-- Start --

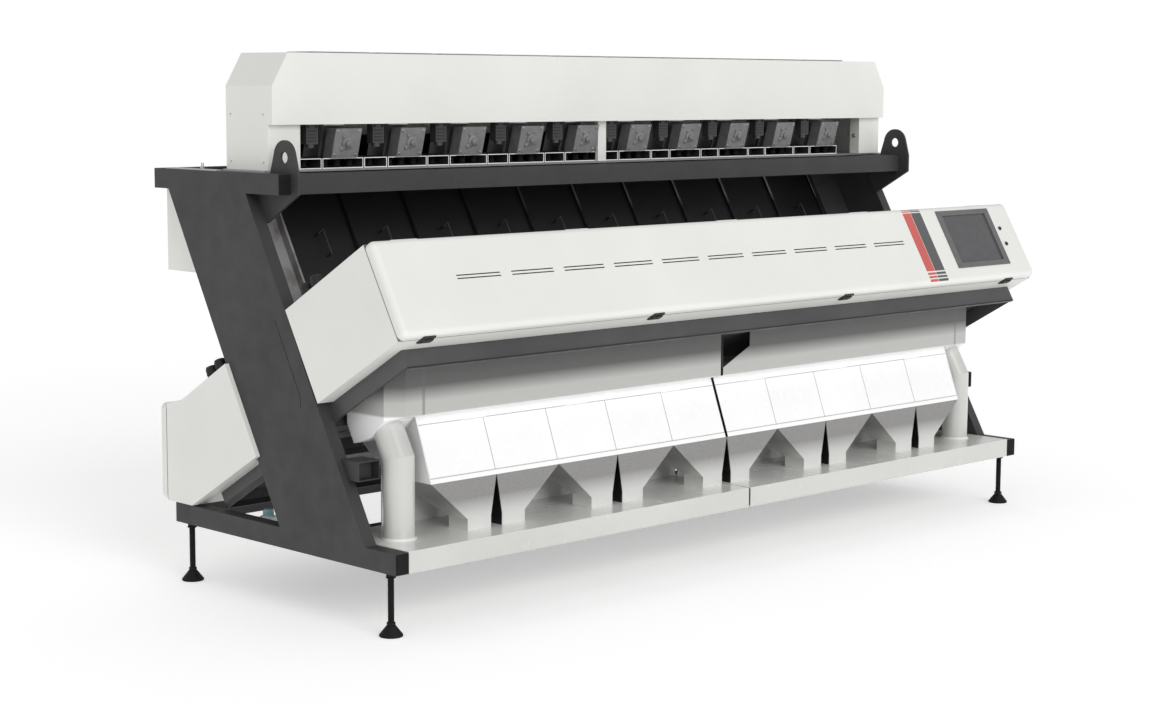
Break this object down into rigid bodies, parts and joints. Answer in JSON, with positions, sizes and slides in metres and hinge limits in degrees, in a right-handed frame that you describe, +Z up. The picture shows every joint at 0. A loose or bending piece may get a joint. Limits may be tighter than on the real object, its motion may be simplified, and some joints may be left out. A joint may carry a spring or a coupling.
{
  "type": "optical colour sorter",
  "caption": "Free-fall optical grain sorter: leaning frame, feed hood, vibrating troughs, chutes, two tilted camera boxes and a row of discharge funnels.",
  "frame": {"origin": "on the floor under the middle of the machine's overall box", "axes": "+X to the operator's right along the row of chutes, +Y to the rear, +Z up"},
  "size_m": [3.8472, 1.5558, 2.099],
  "materials": {
    "white_coat": "satin powder coat",
    "charcoal_coat": "textured powder coat",
    "bright_steel": "brushed",
    "dark_chute": "hard anodised",
    "aluminium": "anodised",
    "black_plastic": "moulded",
    "grey_plastic": "moulded",
    "screen_glass": "gloss",
    "clear_glass": "clear",
    "foot_black": "matt",
    "drive_coat": "satin"
  },
  "bodies": {
    "machine": {"base_beam_left": "charcoal_coat", "base_beam_right": "charcoal_coat", "base_rails": "charcoal_coat", "column_left": "charcoal_coat", "column_right": "charcoal_coat", "top_beam_left": "charcoal_coat", "top_beam_right": "charcoal_coat", "top_rail_front": "charcoal_coat", "top_rail_rear": "charcoal_coat", "lifting_plate_left": "charcoal_coat", "lifting_plate_right": "charcoal_coat", "hood_shell": "white_coat", "inlet_collars": "charcoal_coat", "feed_hoppers": "bright_steel", "feeder_platform": "aluminium", "feeder_bases": "white_coat", "feeder_drives": "drive_coat", "feed_rear_cover": "white_coat", "chutes": "dark_chute", "chute_handles": "bright_steel", "chute_frame": "charcoal_coat", "front_box_shell": "white_coat", "lid_hinges": "bright_steel", "rear_box_shell": "white_coat", "cameras": "black_plastic", "lamps": "clear_glass", "sight_glasses": "clear_glass", "wiper_rails": "aluminium", "ejector_bar": "aluminium", "front_guard": "charcoal_coat", "rear_guard": "charcoal_coat", "discharge_module_left": "white_coat", "discharge_module_right": "white_coat", "funnels": "bright_steel", "tray_left": "white_coat", "tray_right": "white_coat", "end_pipe_left": "white_coat", "end_pipe_right": "white_coat", "electrical_cabinet": "white_coat", "air_filter": "grey_plastic", "cable_glands": "black_plastic"},
    "front_left_foot": {"foot_front_left": "foot_black"},
    "front_right_foot": {"foot_front_right": "foot_black"},
    "rear_left_foot": {"foot_rear_left": "foot_black"},
    "rear_right_foot": {"foot_rear_right": "foot_black"},
    "troughs": {"feeder_troughs": "bright_steel"},
    "front_cover": {"front_lid": "white_coat", "screen_bezel": "grey_plastic", "touch_screen": "screen_glass"},
    "lower_button": {"button_lower": "grey_plastic"},
    "upper_button": {"button_upper": "grey_plastic"},
    "latch_1": {"lid_latch_1": "black_plastic"},
    "latch_2": {"lid_latch_2": "black_plastic"},
    "latch_3": {"lid_latch_3": "black_plastic"},
    "latch_4": {"lid_latch_4": "black_plastic"},
    "rear_cover": {"rear_lid": "white_coat"},
    "front_wiper": {"front_glass_wiper": "aluminium"},
    "rear_wiper": {"rear_glass_wiper": "aluminium"},
    "left_door": {"inspection_door_left": "white_coat"},
    "right_door": {"inspection_door_right": "white_coat"}
  },
  "joints": [
    {"name": "front_left_foot_adjust", "type": "slide", "parent": "machine", "child": "front_left_foot", "axis": [0, 0, 1], "range_m": [-0.02, 0.02]},
    {"name": "front_right_foot_adjust", "type": "slide", "parent": "machine", "child": "front_right_foot", "axis": [0, 0, 1], "range_m": [-0.02, 0.02]},
    {"name": "rear_left_foot_adjust", "type": "slide", "parent": "machine", "child": "rear_left_foot", "axis": [0, 0, 1], "range_m": [-0.02, 0.02]},
    {"name": "rear_right_foot_adjust", "type": "slide", "parent": "machine", "child": "rear_right_foot", "axis": [0, 0, 1], "range_m": [-0.02, 0.02]},
    {"name": "trough_vibration", "type": "slide", "parent": "machine", "child": "troughs", "axis": [0, 1, 0], "range_m": [-0.00075, 0.00075], "stiffness_N_per_m": 400000},
    {"name": "front_lid_hinge", "type": "hinge", "parent": "machine", "child": "front_cover", "pos_m": [0, -0.55773, 1.41654], "axis": [-1, 0, 0], "range_deg": [0, 80]},
    {"name": "lower_button_press", "type": "slide", "parent": "front_cover", "child": "lower_button", "axis": [0, 0.866, -0.5], "range_m": [0, 0.003], "stiffness_N_per_m": 600, "springref_m": -0.001},
    {"name": "upper_button_press", "type": "slide", "parent": "front_cover", "child": "upper_button", "axis": [0, 0.866, -0.5], "range_m": [0, 0.003], "stiffness_N_per_m": 600, "springref_m": -0.001},
    {"name": "latch_1_hinge", "type": "hinge", "parent": "front_cover", "child": "latch_1", "pos_m": [-1.797, -0.77238, 1.09475], "axis": [-1, 0, 0], "range_deg": [0, 95]},
    {"name": "latch_2_hinge", "type": "hinge", "parent": "front_cover", "child": "latch_2", "pos_m": [-0.622, -0.77238, 1.09475], "axis": [-1, 0, 0], "range_deg": [0, 95]},
    {"name": "latch_3_hinge", "type": "hinge", "parent": "front_cover", "child": "latch_3", "pos_m": [0.553, -0.77238, 1.09475], "axis": [-1, 0, 0], "range_deg": [0, 95]},
    {"name": "latch_4_hinge", "type": "hinge", "parent": "front_cover", "child": "latch_4", "pos_m": [1.728, -0.77238, 1.09475], "axis": [-1, 0, 0], "range_deg": [0, 95]},
    {"name": "rear_lid_hinge", "type": "hinge", "parent": "machine", "child": "rear_cover", "pos_m": [0, 0.69739, 0.71524], "axis": [1, 0, 0], "range_deg": [0, 85]},
    {"name": "front_wiper_slide", "type": "slide", "parent": "machine", "child": "front_wiper", "axis": [1, 0, 0], "range_m": [0, 0.3]},
    {"name": "rear_wiper_slide", "type": "slide", "parent": "machine", "child": "rear_wiper", "axis": [1, 0, 0], "range_m": [0, 0.3]},
    {"name": "left_door_hinge", "type": "hinge", "parent": "machine", "child": "left_door", "pos_m": [-0.81325, -0.4989, 0.72762], "axis": [-1, 0, 0], "range_deg": [0, 60]},
    {"name": "right_door_hinge", "type": "hinge", "parent": "machine", "child": "right_door", "pos_m": [0.81325, -0.4989, 0.72762], "axis": [-1, 0, 0], "range_deg": [0, 60]}
  ],
  "couplings": [
    {"joint": "rear_wiper_slide", "follows": "front_wiper_slide", "ratio": 1}
  ]
}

-- End --

**Written exercise**: Copy all the lines, exactly.

**Output of the exercise**:
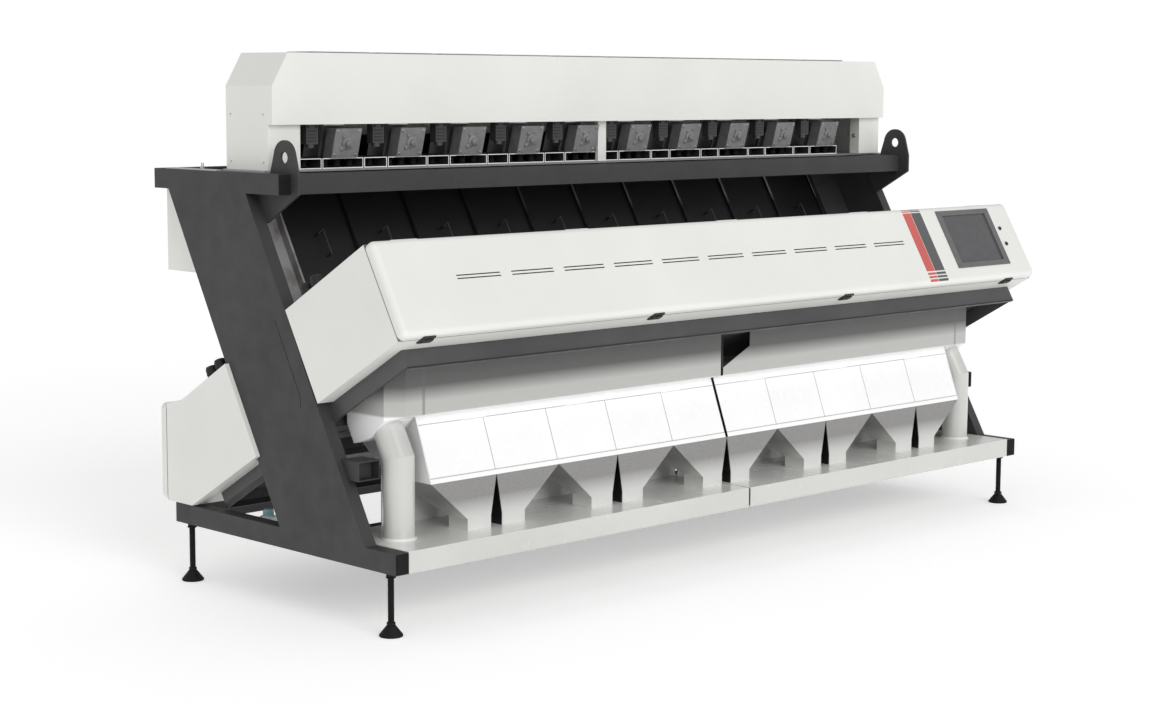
Break this object down into rigid bodies, parts and joints. Answer in JSON, with positions, sizes and slides in metres and hinge limits in degrees, in a right-handed frame that you describe, +Z up. The picture shows every joint at 0. A loose or bending piece may get a joint. Limits may be tighter than on the real object, its motion may be simplified, and some joints may be left out. A joint may carry a spring or a coupling.
{
  "type": "optical colour sorter",
  "caption": "Free-fall optical grain sorter: leaning frame, feed hood, vibrating troughs, chutes, two tilted camera boxes and a row of discharge funnels.",
  "frame": {"origin": "on the floor under the middle of the machine's overall box", "axes": "+X to the operator's right along the row of chutes, +Y to the rear, +Z up"},
  "size_m": [3.8472, 1.5558, 2.099],
  "materials": {
    "white_coat": "satin powder coat",
    "charcoal_coat": "textured powder coat",
    "bright_steel": "brushed",
    "dark_chute": "hard anodised",
    "aluminium": "anodised",
    "black_plastic": "moulded",
    "grey_plastic": "moulded",
    "screen_glass": "gloss",
    "clear_glass": "clear",
    "foot_black": "matt",
    "drive_coat": "satin"
  },
  "bodies": {
    "machine": {"base_beam_left": "charcoal_coat", "base_beam_right": "charcoal_coat", "base_rails": "charcoal_coat", "column_left": "charcoal_coat", "column_right": "charcoal_coat", "top_beam_left": "charcoal_coat", "top_beam_right": "charcoal_coat", "top_rail_front": "charcoal_coat", "top_rail_rear": "charcoal_coat", "lifting_plate_left": "charcoal_coat", "lifting_plate_right": "charcoal_coat", "hood_shell": "white_coat", "inlet_collars": "charcoal_coat", "feed_hoppers": "bright_steel", "feeder_platform": "aluminium", "feeder_bases": "white_coat", "feeder_drives": "drive_coat", "feed_rear_cover": "white_coat", "chutes": "dark_chute", "chute_handles": "bright_steel", "chute_frame": "charcoal_coat", "front_box_shell": "white_coat", "lid_hinges": "bright_steel", "rear_box_shell": "white_coat", "cameras": "black_plastic", "lamps": "clear_glass", "sight_glasses": "clear_glass", "wiper_rails": "aluminium", "ejector_bar": "aluminium", "front_guard": "charcoal_coat", "rear_guard": "charcoal_coat", "discharge_module_left": "white_coat", "discharge_module_right": "white_coat", "funnels": "bright_steel", "tray_left": "white_coat", "tray_right": "white_coat", "end_pipe_left": "white_coat", "end_pipe_right": "white_coat", "electrical_cabinet": "white_coat", "air_filter": "grey_plastic", "cable_glands": "black_plastic"},
    "front_left_foot": {"foot_front_left": "foot_black"},
    "front_right_foot": {"foot_front_right": "foot_black"},
    "rear_left_foot": {"foot_rear_left": "foot_black"},
    "rear_right_foot": {"foot_rear_right": "foot_black"},
    "troughs": {"feeder_troughs": "bright_steel"},
    "front_cover": {"front_lid": "white_coat", "screen_bezel": "grey_plastic", "touch_screen": "screen_glass"},
    "lower_button": {"button_lower": "grey_plastic"},
    "upper_button": {"button_upper": "grey_plastic"},
    "latch_1": {"lid_latch_1": "black_plastic"},
    "latch_2": {"lid_latch_2": "black_plastic"},
    "latch_3": {"lid_latch_3": "black_plastic"},
    "latch_4": {"lid_latch_4": "black_plastic"},
    "rear_cover": {"rear_lid": "white_coat"},
    "front_wiper": {"front_glass_wiper": "aluminium"},
    "rear_wiper": {"rear_glass_wiper": "aluminium"},
    "left_door": {"inspection_door_left": "white_coat"},
    "right_door": {"inspection_door_right": "white_coat"}
  },
  "joints": [
    {"name": "front_left_foot_adjust", "type": "slide", "parent": "machine", "child": "front_left_foot", "axis": [0, 0, 1], "range_m": [-0.02, 0.02]},
    {"name": "front_right_foot_adjust", "type": "slide", "parent": "machine", "child": "front_right_foot", "axis": [0, 0, 1], "range_m": [-0.02, 0.02]},
    {"name": "rear_left_foot_adjust", "type": "slide", "parent": "machine", "child": "rear_left_foot", "axis": [0, 0, 1], "range_m": [-0.02, 0.02]},
    {"name": "rear_right_foot_adjust", "type": "slide", "parent": "machine", "child": "rear_right_foot", "axis": [0, 0, 1], "range_m": [-0.02, 0.02]},
    {"name": "trough_vibration", "type": "slide", "parent": "machine", "child": "troughs", "axis": [0, 1, 0], "range_m": [-0.00075, 0.00075], "stiffness_N_per_m": 400000},
    {"name": "front_lid_hinge", "type": "hinge", "parent": "machine", "child": "front_cover", "pos_m": [0, -0.55773, 1.41654], "axis": [-1, 0, 0], "range_deg": [0, 80]},
    {"name": "lower_button_press", "type": "slide", "parent": "front_cover", "child": "lower_button", "axis": [0, 0.866, -0.5], "range_m": [0, 0.003], "stiffness_N_per_m": 600, "springref_m": -0.001},
    {"name": "upper_button_press", "type": "slide", "parent": "front_cover", "child": "upper_button", "axis": [0, 0.866, -0.5], "range_m": [0, 0.003], "stiffness_N_per_m": 600, "springref_m": -0.001},
    {"name": "latch_1_hinge", "type": "hinge", "parent": "front_cover", "child": "latch_1", "pos_m": [-1.797, -0.77238, 1.09475], "axis": [-1, 0, 0], "range_deg": [0, 95]},
    {"name": "latch_2_hinge", "type": "hinge", "parent": "front_cover", "child": "latch_2", "pos_m": [-0.622, -0.77238, 1.09475], "axis": [-1, 0, 0], "range_deg": [0, 95]},
    {"name": "latch_3_hinge", "type": "hinge", "parent": "front_cover", "child": "latch_3", "pos_m": [0.553, -0.77238, 1.09475], "axis": [-1, 0, 0], "range_deg": [0, 95]},
    {"name": "latch_4_hinge", "type": "hinge", "parent": "front_cover", "child": "latch_4", "pos_m": [1.728, -0.77238, 1.09475], "axis": [-1, 0, 0], "range_deg": [0, 95]},
    {"name": "rear_lid_hinge", "type": "hinge", "parent": "machine", "child": "rear_cover", "pos_m": [0, 0.69739, 0.71524], "axis": [1, 0, 0], "range_deg": [0, 85]},
    {"name": "front_wiper_slide", "type": "slide", "parent": "machine", "child": "front_wiper", "axis": [1, 0, 0], "range_m": [0, 0.3]},
    {"name": "rear_wiper_slide", "type": "slide", "parent": "machine", "child": "rear_wiper", "axis": [1, 0, 0], "range_m": [0, 0.3]},
    {"name": "left_door_hinge", "type": "hinge", "parent": "machine", "child": "left_door", "pos_m": [-0.81325, -0.4989, 0.72762], "axis": [-1, 0, 0], "range_deg": [0, 60]},
    {"name": "right_door_hinge", "type": "hinge", "parent": "machine", "child": "right_door", "pos_m": [0.81325, -0.4989, 0.72762], "axis": [-1, 0, 0], "range_deg": [0, 60]}
  ],
  "couplings": [
    {"joint": "rear_wiper_slide", "follows": "front_wiper_slide", "ratio": 1}
  ]
}